Richemont, the Swiss luxury goods group controlled by Johann Rupert, says strong demand for jewellery in the Americas and Middle East helped sales grow by a third in the three months to end-December, also boosted in part by a partial return of tourism spending.

Group sales of €5.66bn (R99bn) in Richemont’s third quarter were up 32% in constant currency terms year on year, and up 38% from 2019.

Richemont’s iconic brands include Cartier, Van Cleef & Arpels, Mont Blanc and Piaget, and the global luxury goods market benefited in 2021 from pent-up demand as global economies opened up with the ramp-up in vaccination programmes.

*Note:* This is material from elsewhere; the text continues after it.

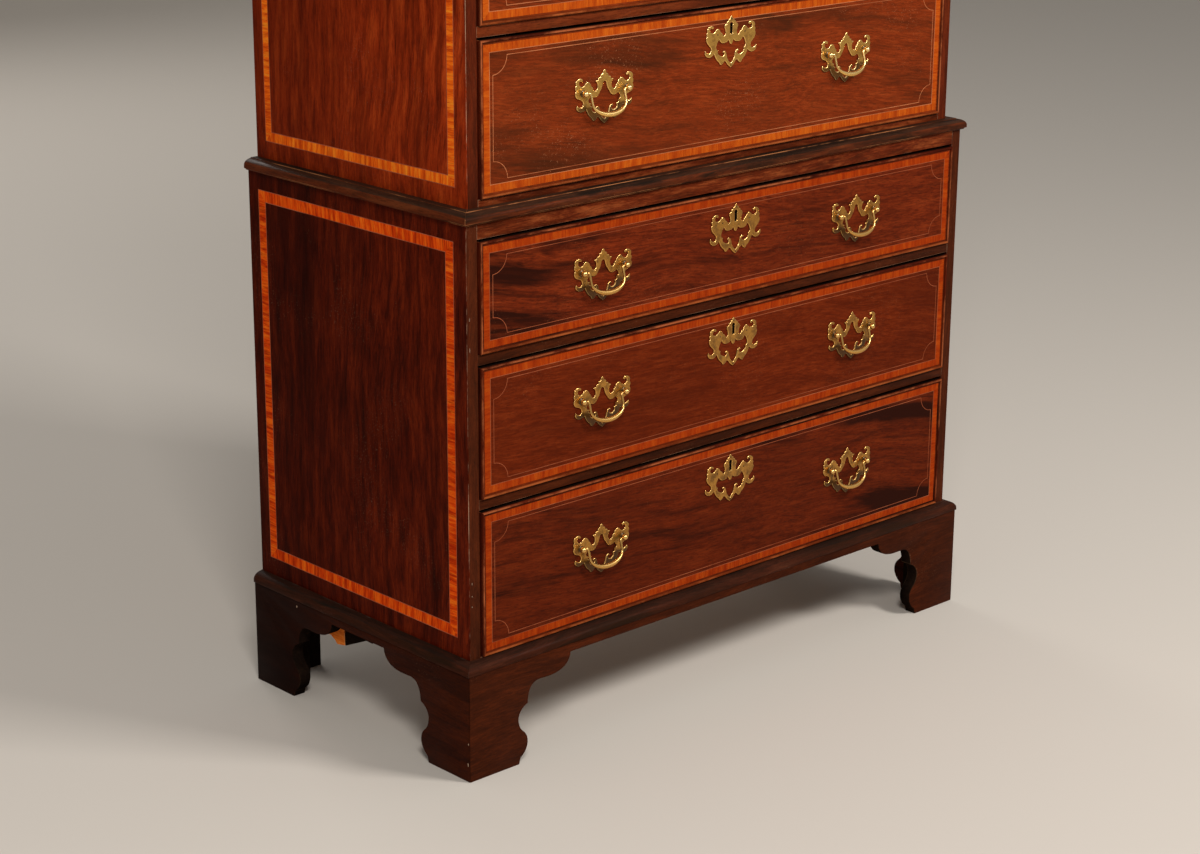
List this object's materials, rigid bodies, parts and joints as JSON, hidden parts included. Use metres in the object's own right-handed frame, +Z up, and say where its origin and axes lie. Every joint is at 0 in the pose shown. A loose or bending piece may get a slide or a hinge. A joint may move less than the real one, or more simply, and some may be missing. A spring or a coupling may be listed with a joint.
{
  "type": "chest on chest",
  "caption": "Tall two-part chest of graduated drawers with inlaid fronts, pierced brass pulls, a waist moulding and bracket feet, the upper case lifting off.",
  "frame": {"origin": "on the floor, at the centre of the overall box", "axes": "+Z up, -Y towards the drawer fronts, +X to the right seen from the front"},
  "size_m": [1.147, 0.5506, 1.7995],
  "materials": {
    "case_mahogany": "dark red-brown mahogany, old polish with a soft sheen, scuffed on the edges",
    "drawer_mahogany": "red mahogany with dark streaks, satinwood crossbanding and stringing, polished",
    "moulding_mahogany": "nearly black mahogany, waxed, worn pale on the arrises",
    "secondary_oak": "plain unpolished softwood, dry and darkened",
    "drawer_lining": "plain unpolished oak linings, dry",
    "pull_brass": "old lacquered brass, softly polished on the high parts"
  },
  "bodies": {
    "lower_case": {"lower_left_side": "case_mahogany", "lower_right_side": "case_mahogany", "lower_bottom": "case_mahogany", "lower_top": "case_mahogany", "lower_divider_1": "case_mahogany", "lower_divider_2": "case_mahogany", "lower_back": "secondary_oak", "plinth_front": "case_mahogany", "plinth_left": "case_mahogany", "plinth_right": "case_mahogany", "rear_bracket_left": "secondary_oak", "rear_bracket_right": "secondary_oak", "front_block_left": "secondary_oak", "front_block_right": "secondary_oak", "rear_block_left": "secondary_oak", "rear_block_right": "secondary_oak", "base_moulding": "moulding_mahogany", "waist_moulding": "moulding_mahogany"},
    "upper_case": {"upper_left_side": "case_mahogany", "upper_right_side": "case_mahogany", "upper_bottom": "case_mahogany", "upper_top": "case_mahogany", "upper_divider_1": "case_mahogany", "upper_divider_2": "case_mahogany", "upper_divider_3": "case_mahogany", "upper_back": "secondary_oak", "short_drawer_partition": "case_mahogany", "cornice": "moulding_mahogany"},
    "lower_drawer_3": {"lower_drawer_3_front": "drawer_mahogany", "lower_drawer_3_box": "drawer_lining"},
    "lower_drawer_3_bail_left": {"lower_drawer_3_bail_left": "pull_brass"},
    "lower_drawer_3_bail_right": {"lower_drawer_3_bail_right": "pull_brass"},
    "lower_drawer_2": {"lower_drawer_2_front": "drawer_mahogany", "lower_drawer_2_box": "drawer_lining"},
    "lower_drawer_2_bail_left": {"lower_drawer_2_bail_left": "pull_brass"},
    "lower_drawer_2_bail_right": {"lower_drawer_2_bail_right": "pull_brass"},
    "lower_drawer_1": {"lower_drawer_1_front": "drawer_mahogany", "lower_drawer_1_box": "drawer_lining"},
    "lower_drawer_1_bail_left": {"lower_drawer_1_bail_left": "pull_brass"},
    "lower_drawer_1_bail_right": {"lower_drawer_1_bail_right": "pull_brass"},
    "upper_drawer_3": {"upper_drawer_3_front": "drawer_mahogany", "upper_drawer_3_box": "drawer_lining"},
    "upper_drawer_3_bail_left": {"upper_drawer_3_bail_left": "pull_brass"},
    "upper_drawer_3_bail_right": {"upper_drawer_3_bail_right": "pull_brass"},
    "upper_drawer_2": {"upper_drawer_2_front": "drawer_mahogany", "upper_drawer_2_box": "drawer_lining"},
    "upper_drawer_2_bail_left": {"upper_drawer_2_bail_left": "pull_brass"},
    "upper_drawer_2_bail_right": {"upper_drawer_2_bail_right": "pull_brass"},
    "upper_drawer_1": {"upper_drawer_1_front": "drawer_mahogany", "upper_drawer_1_box": "drawer_lining"},
    "upper_drawer_1_bail_left": {"upper_drawer_1_bail_left": "pull_brass"},
    "upper_drawer_1_bail_right": {"upper_drawer_1_bail_right": "pull_brass"},
    "short_drawer_left": {"short_drawer_left_front": "drawer_mahogany", "short_drawer_left_box": "drawer_lining"},
    "short_drawer_left_bail_left": {"short_drawer_left_bail_left": "pull_brass"},
    "short_drawer_left_bail_right": {"short_drawer_left_bail_right": "pull_brass"},
    "short_drawer_right": {"short_drawer_right_front": "drawer_mahogany", "short_drawer_right_box": "drawer_lining"},
    "short_drawer_right_bail_left": {"short_drawer_right_bail_left": "pull_brass"},
    "short_drawer_right_bail_right": {"short_drawer_right_bail_right": "pull_brass"}
  },
  "joints": [
    {"name": "upper_case_lift", "type": "slide", "parent": "lower_case", "child": "upper_case", "axis": [0, 0, 1], "range_m": [0, 0.1]},
    {"name": "lower_drawer_3_slide", "type": "slide", "parent": "lower_case", "child": "lower_drawer_3", "axis": [0, -1, 0], "range_m": [0, 0.4]},
    {"name": "lower_drawer_3_bail_left_swing", "type": "hinge", "parent": "lower_drawer_3", "child": "lower_drawer_3_bail_left", "pos_m": [-0.285, -0.26225, 0.31519], "axis": [-1, 0, 0], "range_deg": [0, 165]},
    {"name": "lower_drawer_3_bail_right_swing", "type": "hinge", "parent": "lower_drawer_3", "child": "lower_drawer_3_bail_right", "pos_m": [0.285, -0.26225, 0.31519], "axis": [-1, 0, 0], "range_deg": [0, 165]},
    {"name": "lower_drawer_2_slide", "type": "slide", "parent": "lower_case", "child": "lower_drawer_2", "axis": [0, -1, 0], "range_m": [0, 0.4]},
    {"name": "lower_drawer_2_bail_left_swing", "type": "hinge", "parent": "lower_drawer_2", "child": "lower_drawer_2_bail_left", "pos_m": [-0.285, -0.26225, 0.55275], "axis": [-1, 0, 0], "range_deg": [0, 165]},
    {"name": "lower_drawer_2_bail_right_swing", "type": "hinge", "parent": "lower_drawer_2", "child": "lower_drawer_2_bail_right", "pos_m": [0.285, -0.26225, 0.55275], "axis": [-1, 0, 0], "range_deg": [0, 165]},
    {"name": "lower_drawer_1_slide", "type": "slide", "parent": "lower_case", "child": "lower_drawer_1", "axis": [0, -1, 0], "range_m": [0, 0.4]},
    {"name": "lower_drawer_1_bail_left_swing", "type": "hinge", "parent": "lower_drawer_1", "child": "lower_drawer_1_bail_left", "pos_m": [-0.285, -0.26225, 0.75263], "axis": [-1, 0, 0], "range_deg": [0, 165]},
    {"name": "lower_drawer_1_bail_right_swing", "type": "hinge", "parent": "lower_drawer_1", "child": "lower_drawer_1_bail_right", "pos_m": [0.285, -0.26225, 0.75263], "axis": [-1, 0, 0], "range_deg": [0, 165]},
    {"name": "upper_drawer_3_slide", "type": "slide", "parent": "upper_case", "child": "upper_drawer_3", "axis": [0, -1, 0], "range_m": [0, 0.38]},
    {"name": "upper_drawer_3_bail_left_swing", "type": "hinge", "parent": "upper_drawer_3", "child": "upper_drawer_3_bail_left", "pos_m": [-0.267, -0.24375, 1.01767], "axis": [-1, 0, 0], "range_deg": [0, 165]},
    {"name": "upper_drawer_3_bail_right_swing", "type": "hinge", "parent": "upper_drawer_3", "child": "upper_drawer_3_bail_right", "pos_m": [0.267, -0.24375, 1.01767], "axis": [-1, 0, 0], "range_deg": [0, 165]},
    {"name": "upper_drawer_2_slide", "type": "slide", "parent": "upper_case", "child": "upper_drawer_2", "axis": [0, -1, 0], "range_m": [0, 0.38]},
    {"name": "upper_drawer_2_bail_left_swing", "type": "hinge", "parent": "upper_drawer_2", "child": "upper_drawer_2_bail_left", "pos_m": [-0.267, -0.24375, 1.24907], "axis": [-1, 0, 0], "range_deg": [0, 165]},
    {"name": "upper_drawer_2_bail_right_swing", "type": "hinge", "parent": "upper_drawer_2", "child": "upper_drawer_2_bail_right", "pos_m": [0.267, -0.24375, 1.24907], "axis": [-1, 0, 0], "range_deg": [0, 165]},
    {"name": "upper_drawer_1_slide", "type": "slide", "parent": "upper_case", "child": "upper_drawer_1", "axis": [0, -1, 0], "range_m": [0, 0.38]},
    {"name": "upper_drawer_1_bail_left_swing", "type": "hinge", "parent": "upper_drawer_1", "child": "upper_drawer_1_bail_left", "pos_m": [-0.267, -0.24375, 1.45996], "axis": [-1, 0, 0], "range_deg": [0, 165]},
    {"name": "upper_drawer_1_bail_right_swing", "type": "hinge", "parent": "upper_drawer_1", "child": "upper_drawer_1_bail_right", "pos_m": [0.267, -0.24375, 1.45996], "axis": [-1, 0, 0], "range_deg": [0, 165]},
    {"name": "short_drawer_left_slide", "type": "slide", "parent": "upper_case", "child": "short_drawer_left", "axis": [0, -1, 0], "range_m": [0, 0.38]},
    {"name": "short_drawer_left_bail_left_swing", "type": "hinge", "parent": "short_drawer_left", "child": "short_drawer_left_bail_left", "pos_m": [-0.41025, -0.24375, 1.64577], "axis": [-1, 0, 0], "range_deg": [0, 165]},
    {"name": "short_drawer_left_bail_right_swing", "type": "hinge", "parent": "short_drawer_left", "child": "short_drawer_left_bail_right", "pos_m": [-0.11025, -0.24375, 1.64577], "axis": [-1, 0, 0], "range_deg": [0, 165]},
    {"name": "short_drawer_right_slide", "type": "slide", "parent": "upper_case", "child": "short_drawer_right", "axis": [0, -1, 0], "range_m": [0, 0.38]},
    {"name": "short_drawer_right_bail_left_swing", "type": "hinge", "parent": "short_drawer_right", "child": "short_drawer_right_bail_left", "pos_m": [0.11025, -0.24375, 1.64577], "axis": [-1, 0, 0], "range_deg": [0, 165]},
    {"name": "short_drawer_right_bail_right_swing", "type": "hinge", "parent": "short_drawer_right", "child": "short_drawer_right_bail_right", "pos_m": [0.41025, -0.24375, 1.64577], "axis": [-1, 0, 0], "range_deg": [0, 165]}
  ]
}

The strongest growth was generated in the Middle East and Africa, with sales up 65%, benefiting from increased domestic demand and higher tourist spend driven by Expo 2020 Dubai and the year-end holiday season. The Dubai expo had been delayed by Covid-19, and continues until the end of March 2022.

Sales in the Americas rose 59%, supported by strong local demand, followed by Asia Pacific, with a 47% sales increase, while sales in Europe were up 12%.

Sales growth in Europe reflected solid domestic sales across the region that more than compensated for lower tourism spend compared with two years ago, notwithstanding clients from the Middle East and the US progressively returning to Europe, notably France, Richemont said.

In Japan, the surge in local demand led to a 23% sales increase after two declining quarters.

In morning trade on Wednesday Richemont's shares had jumped 6.33% to R241.83, on track for their best day in just over two months. The group's shares have more than doubled since the beginning of 2020, and Richemont's value rose above R1-trillion in 2021.

Updated: January 19 2021
This article has been updated with additional information.